Elle tricote les cheveux pour en faire des fringues
Camille Routélous, une jeune Castraise, a créé un fil à partir de laine et de cheveux. Une façon de recycler une matière humaine naturelle qui finit d’ordinaire dans les incinérateurs de déchets.
2022 M02 25
Quand on y pense, quel gâchis tous ces cheveux coupés qui finissent dans les poubelles des salons de coiffure ! Et pourquoi ne pas leur trouver une seconde vie ? Pour recycler les tignasses même les plus rebelles, Camille Routélous, une jeune designeuse formée aux Beaux-Arts de Toulouse tisse et tricote sa fibre composée de laine et de cheveux pour en faire des vêtements bien chauds.
Une passion pour le cheveu de longue date
Elle travaille depuis sept ans sur la matière cheveu pour, à la fois, nourrir une réflexion sur sa participation à l’identité d’un individu et son utilisation limitée jusqu’à présent à des perruques ou de l'engrais naturel après récupération. « C’est une passion ! je me sens liée à la matière cheveu depuis que je suis petite par un événement et ça a été une révélation » s’enthousiasme Camille. Au cours de ses études de design, elle a rencontré de nombreux professionnels pour en apprendre plus sur cette matière à la forme si particulière et aux caractéristiques moléculaires qui la fascine. Elle a alors eu envie d’inventer un textile upcyclé à partir de cheveux. « Le Tarn a été un bassin textile important. J’ai voulu renouer avec mes racines castraises et le savoir-faire local » explique la jeune femme qui a un oncle tapissier-décorateur.

Un vêtement autonettoyant
En janvier 2020, soutenue par l’ARESO l’association régionale d’écoconstruction du sud-ouest, elle se rapproche d’une filature ariègeoise, d’un atelier de tissage et d'un autre de tricotage dans le Tarn, déterminée à travailler le cheveu de manière subtile. « De nombreux essais ont été nécessaires mais avec les bons pourcentages, les bons mélanges et un process spécifique de filature, on a fini par obtenir un fil assez résistant ». Et bonne nouvelle, ça marche avec tout type de cheveu. Au final, la fibre obtenue est brute, non traitée et non teintée. Comme la laine, il est possible de la laver à la main ou en machine sur le programme délicat. Ultime propriété bluffante : « On n’a pas forcément besoin de la laver puisque la matière kératinique laine-cheveu est autonettoyante et neutralise les mauvaises odeurs » souligne la jeune designeuse. Pratique, non ?

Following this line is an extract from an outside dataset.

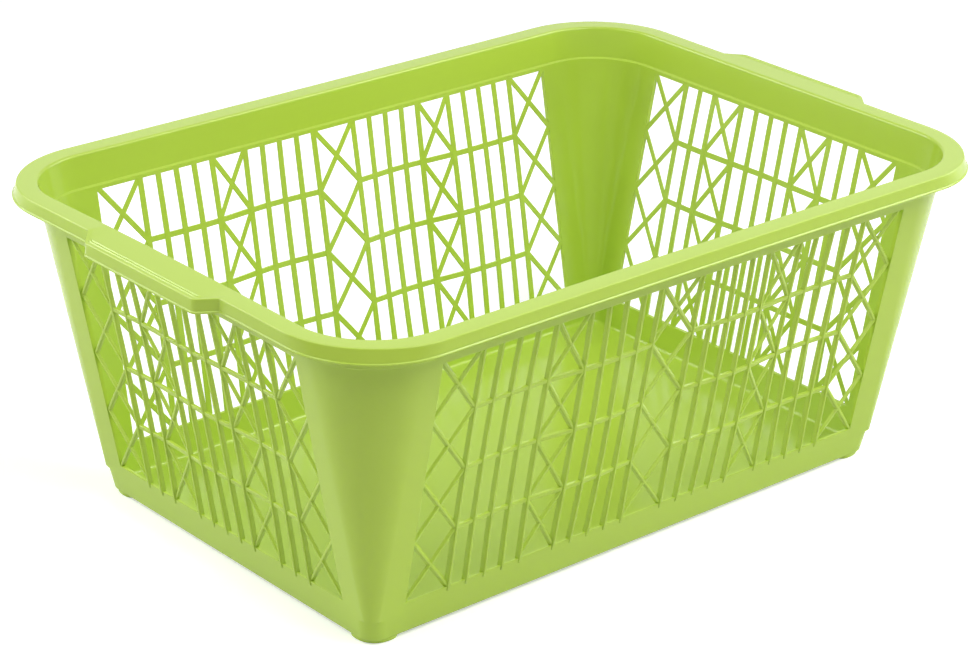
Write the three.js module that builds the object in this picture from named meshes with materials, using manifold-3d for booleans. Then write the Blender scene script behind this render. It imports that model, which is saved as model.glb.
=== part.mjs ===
// Laundry basket moulded in one shot of lime green polypropylene: a rolled-over rim with a
// ledge handle at each end, four tapering walls pierced by a lattice of bars, rungs and
// crossed braces, smooth corner posts and a flat floor on four low feet.
// Millimetres, +Z up, X along the long side, origin on the ground under the middle.
// Each named piece is one region of the moulding and meets its neighbours face to face.
import * as THREE from 'three';
import { mergeVertices } from 'three/addons/utils/BufferGeometryUtils.js';
import Module from 'manifold-3d';

const wasm = await Module();
wasm.setup();

// Rim: a flat flange with a skirt hanging from its outer edge
const rimLength = 600;
const rimWidth = 432;
const rimHeight = 245;
const rimCorner = 70;
const flangeThickness = 2.5;
const flangeEdge = 1.6;
const innerEdge = 2.4;
const skirtDrop = 10.6;
const skirtWall = 2;
const skirtFlare = 2.8;

// Handles: the flange and its skirt step outwards in the middle of both ends
const handleReach = 11;
const handleHalfSpan = 75.5;
const handleSlant = 12.5;
const handleEase = 1.6;
const handleRoot = 3;

// Walls: straight draft on all sides, conical corner posts, thicker under the relief line
const endOverhang = 10.9;
const sideOverhang = 12.3;
const bandThickness = 2.5;
const wallTop = 4.2;
const wallFoot = 2.7;
const wallDraft = 0.2;
const postRadiusTop = 66;
const postRadiusLow = 8.5;
const stepHeight = 20;
const stepThickness = 2.4;
const baseRadius = 17;
const reliefBelowRim = 24;
const collarBelowRim = 21.6;
const collarProud = 0.5;

// Base
const groundClearance = 2.8;
const floorThickness = 2.4;
const footSize = 27;
const footInnerRadius = 8;
const footEdge = 1.4;
const footInset = 0.4;

// Lattice windows and the members that fill them
const bandBelowRim = 27.7;
const lowerBandHeight = 26;
const postFromEnd = 85;
const postFromSide = 85;
const rows = 4;
const nodeAboveEdge = 2.1;
const barWidth = 5;
const barCrest = 2.4;
const barDepthTop = 2.6;
const barDepthFoot = 3.7;
const barTail = 3.6;
const tailDepth = 2.15;
const tailRoot = 0.9;
const rungHeight = 4.2;
const rungDepth = 2;
const braceWidth = 4.2;
const braceCrest = 2.4;
const braceDepth = 2.1;

// Columns of the lattice, from the middle of a wall to its corner post
const centreColumn = 38.2;
const narrowColumnLong = 30.7;
const narrowColumnShort = 30.8;
const endColumnLong = 37.2;
const endColumnShort = 36.2;
const slotsPerGroupLong = 4;
const slotsPerGroupShort = 2;

// Facets of every rounded corner, and the share of a radius that a 45 degree facet leaves
const cornerSteps = 8;
const footSteps = 3;
const arcShare = 1 - Math.SQRT1_2;

// Reach of the cutting blocks, and what members run past the edge that trims them
const far = 2 * rimLength;
const overrun = 1;

const plastic = { color: 0xafcc55, roughness: 0.36, metalness: 0 };
const quadrants = [[1, 1], [-1, 1], [-1, -1], [1, -1]];

// Worked-out places
const wallHalfX = rimLength / 2 - endOverhang;
const wallHalfY = rimWidth / 2 - sideOverhang;
const seatZ = rimHeight - flangeThickness;
const floorTop = groundClearance + floorThickness;
const latticeTop = rimHeight - bandBelowRim;
const latticeBottom = groundClearance + lowerBandHeight;
const windowHalfX = rimLength / 2 - postFromEnd;
const windowHalfY = rimWidth / 2 - postFromSide;
const reliefZ = rimHeight - reliefBelowRim;
const collarZ = rimHeight - collarBelowRim;
const innerStepZ = stepHeight + stepThickness;
const rowPitch = (latticeTop + nodeAboveEdge - latticeBottom) / rows;

// Radius of the posts' outer face at height z
function postRadiusAt(z) {
  const share = (z - stepHeight) / (rimHeight - stepHeight);
  return postRadiusLow + (postRadiusTop - postRadiusLow) * share;
}

// Half sizes and corner radius of the walls at height z, `depth` in from their outer face
function wallSection(z, depth, radius = postRadiusAt(z)) {
  const inset = wallDraft * (rimHeight - z) + depth;
  return [wallHalfX - inset, wallHalfY - inset, radius - depth];
}

// Wall thickness at height z, from the floor's step to the relief under the rim
function wallThicknessAt(z) {
  return wallFoot + (wallTop - wallFoot) * (z - innerStepZ) / (reliefZ - innerStepZ);
}

// Turns a closed geometry into a solid for cutting and joining
function solid(geometry) {
  geometry.deleteAttribute('normal');
  geometry.deleteAttribute('uv');
  const merged = mergeVertices(geometry);
  return new wasm.Manifold(new wasm.Mesh({
    numProp: 3,
    vertProperties: new Float32Array(merged.attributes.position.array),
    triVerts: new Uint32Array(merged.index.array),
  }));
}

function geometryOf(body) {
  const mesh = body.getMesh();
  const geometry = new THREE.BufferGeometry();
  geometry.setAttribute('position', new THREE.BufferAttribute(mesh.vertProperties, 3));
  geometry.setIndex(new THREE.BufferAttribute(mesh.triVerts, 1));
  geometry.computeVertexNormals();
  return geometry;
}

function block(rangeX, rangeY, rangeZ) {
  const low = new THREE.Vector3(rangeX[0], rangeY[0], rangeZ[0]);
  const high = new THREE.Vector3(rangeX[1], rangeY[1], rangeZ[1]);
  const size = high.clone().sub(low);
  const middle = low.clone().add(high).multiplyScalar(0.5);
  const box = new THREE.BoxGeometry(size.x, size.y, size.z);
  return solid(box.translate(middle.x, middle.y, middle.z));
}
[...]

Un fonctionnement en économie circulaire
Camille se fournit en cheveux auprès de 70 salons de coiffure de la région. Puis ils sont triés, nettoyés et enfin mélangés avec la laine pour devenir cette fameuse fibre 100% naturelle aux propriétés décrites précédemment. « Ce fil est une super innovation qui respecte la planète et l’humain. Tout a été conçu et fabriquer dans un rayon de 80 kilomètres. Je voulais des vêtements le moins impactant possible pour l’environnement ». Après une campagne de financement participatif sur Helloasso, Camille a pu créer sa mini collection Versus, composée de bonnets et de vêtements de type poncho. Des modèles qui portent les (pré)noms Damien, Martine, ou encore Chantal, en hommage aux coiffeurs partenaires. Au cours d’une première opération de vente, elle a enregistré un score très honorable de 50 commandes. « Des pièces qui coûtent le prix juste d’une production française et locale c’est-à-dire 40€ pour un bonnet et 140 à 160€ pour un poncho » précise-t-elle.

Des vêtements retravaillés en fonction des premiers retours
Sur la peau, il parait que le contact est un peu rustique comme les pulls en laine d’antan. « Spoiler Alert : la peau peut s’adapter au changement de matière. On a quand même été mal habitué à porter des fibres synthétiques, très lisses. Alors il faut y aller progressivement et on s’habitue petit à petit ». Bref, les fibres pétrochimiques ont rendu votre peau trop délicate. D’ores et déjà, Camille travaille avec une amie teinturière -toujours de la région- pour essayer de colorer ses vêtements de laine et de cheveux avec des produits naturels qui ne dénaturerait pas la matière initiale.